Ein bloßer Hinweis auf die AVBGasV/ GasGVV oder das Anerbieten zur Übersendung der selben in einem nach Vertragsabschluss übersandten Vertragsbestätigungsschreiben genügen dafür nicht (OLG Dresden, aaO.).

Vorliegend wurden die Bedingungen der AVBGasV/ GasGVV der Bekl. weder vor Abschluss des Sonderabkommen- Vertrages noch danach ausgehändigt.

Sie kannte diese Bedingungen nicht und hatte  sich mit der Einbeziehung solcher in den Gasliefervertrag weder bei Vertragsabschluss noch später einverstanden erklärt.

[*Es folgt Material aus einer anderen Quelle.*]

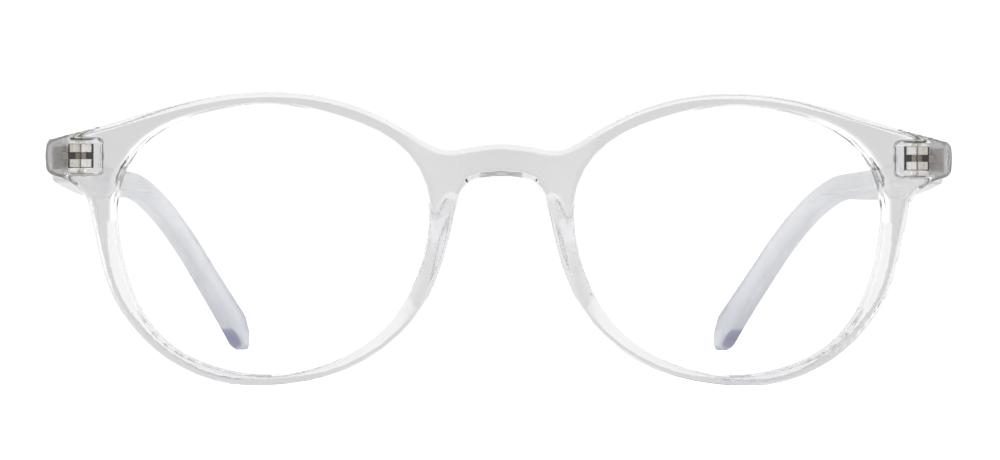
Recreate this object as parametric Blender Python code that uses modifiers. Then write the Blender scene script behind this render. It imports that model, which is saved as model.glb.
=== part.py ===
"""Clear round eyeglasses with moulded nose pads and three-barrel hinges.

Frame of the model: +X to the wearer's left, +Y from the front towards the ears, +Z up. The
glasses stand on the bottoms of both rims and on both temple tips at Z = 0. Lengths are in metres.
"""
import math

import bmesh
import bpy
from mathutils import Matrix, Vector

MM = 0.001

# Whole object
OVERALL_DEPTH = 139.8 * MM     # bridge front to temple tips
WRAP_RADIUS = 420.0 * MM       # base curve of the front, seen from above

# Front
FRONT_DEPTH = 4.0 * MM         # thickness from the front face to the back face
OUTER_EDGE_RADIUS = 0.6 * MM
INNER_FRONT_RADIUS = 0.9 * MM  # round edges of the lens openings
INNER_BACK_RADIUS = 0.4 * MM
SLICE_SPACING = 5.0 * MM       # between the edges that let the flat front bend
FRONT_HALF_OUTLINE = (         # X, Z in mm, from the top of the bridge round to its underside
    (0.0, 36.5), (4.7, 36.0), (8.3, 35.5), (10.7, 36.2), (14.3, 38.4), (19.1, 40.95), (24.0, 42.75),
    (28.8, 43.8), (33.7, 44.2), (38.6, 44.15), (43.5, 43.6), (48.4, 42.6), (53.4, 41.3), (58.4, 39.85),
    (63.4, 38.45), (67.8, 37.35), (69.0, 36.85), (69.35, 35.8), (69.35, 33.4), (69.1, 32.2), (68.2, 31.6),
    (66.7, 31.2), (65.1, 30.3), (63.7, 29.0), (62.8, 27.4), (62.3, 25.0), (61.55, 21.7), (60.5, 17.2),
    (58.9, 13.0), (56.15, 8.9), (52.5, 5.2), (48.4, 2.55), (43.6, 0.65), (38.0, -0.05), (32.4, 0.2),
    (26.6, 1.3), (20.6, 3.75), (15.4, 7.5), (12.0, 11.7), (10.1, 15.5), (8.8, 19.0), (7.7, 23.3),
    (6.7, 27.6), (5.8, 29.6), (4.3, 30.7), (2.3, 31.15), (0.0, 31.3),
)

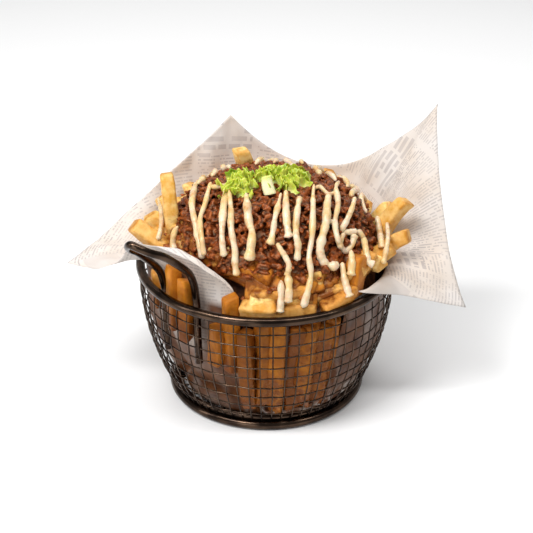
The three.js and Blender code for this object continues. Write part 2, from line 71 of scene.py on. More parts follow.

Der Stadtwerke Erfurt Gasversorgung GmbH stand deshalb kein Recht zu, den Gaspreis nach Vertragsabschluss einseitig abzuändern. Auf Widersprüche der Beklagten kam es dafür, dass der Gasversorger gem. § 433 Abs. 2 BGB dazu verpflichtet war, das Gas zu dem bei Vertragsabschluss vereinbarten Sonderabkommen – Gaspreis weiter zu liefern, schon nicht an.

Preisneuvereinbarungen kamen insbesondere nicht durch die unwidersprochene Hinnahme von Preisänderungen und vorbehaltlose Zahlungen auf entsprechende Verbrauchsabrechnungen zustande (vgl. BGH, Urt. v. 14.07.10 VIII ZR 246/08 Rn. 57 ff., BGH VIII ZR 199/04, juris).

Einseitige Preisänderungen nach Vertragsabschluss waren infolge des nicht wirksam vereinbarten Preisänderungsrechts per se unwirksam. Das Gas musste auch im streitgegenständlichen Zeitraum zu dem Sonderabkommen- Gaspreis erfolgen, zu dem die Belieferung bereits zu Beginn der Belieferung auf vertraglicher Grundlage erfolgte, Überzahlungen unterliegen der Rückforderung (vgl. OLG Koblenz, Urt. v. 02.09.10 Az. U 1200/09 (Kart); OLG Hamm, Urt. v. 28.10.10 Az. I-2 U 60/10; OLG Frankfurt, Urt. v. 07.12.10 Az. 11 U 27/10; LG Köln, Urt. v. 07.10.10 Az. 8 O 302/09; LG Landau, Urt. v. 28.10.10 Az. HK O 9/09; LG Bonn, Urt. v. 03.11.10 Az. 5 S 3/10 und 5 S 218/09; LG Berlin, Urt. v. 05.11.10 Az. 56 S 63/10; LG Berlin, Urt. v. 29.12.10 Az. 6 O 323/09; LG Köln, Urt. v. 05.01.11 Az. 9 S 207/10; LG Hamburg, Urt. v. 18.02.11 Az. 320 S 129/10 und 320 S 82/10; LG Frankfurt/Oder, Urt. v. 22.02.11 Az. 6a S 30/10; LG Frankenthal, Urt. v. 09.03.11 Az. 2 S 257/10).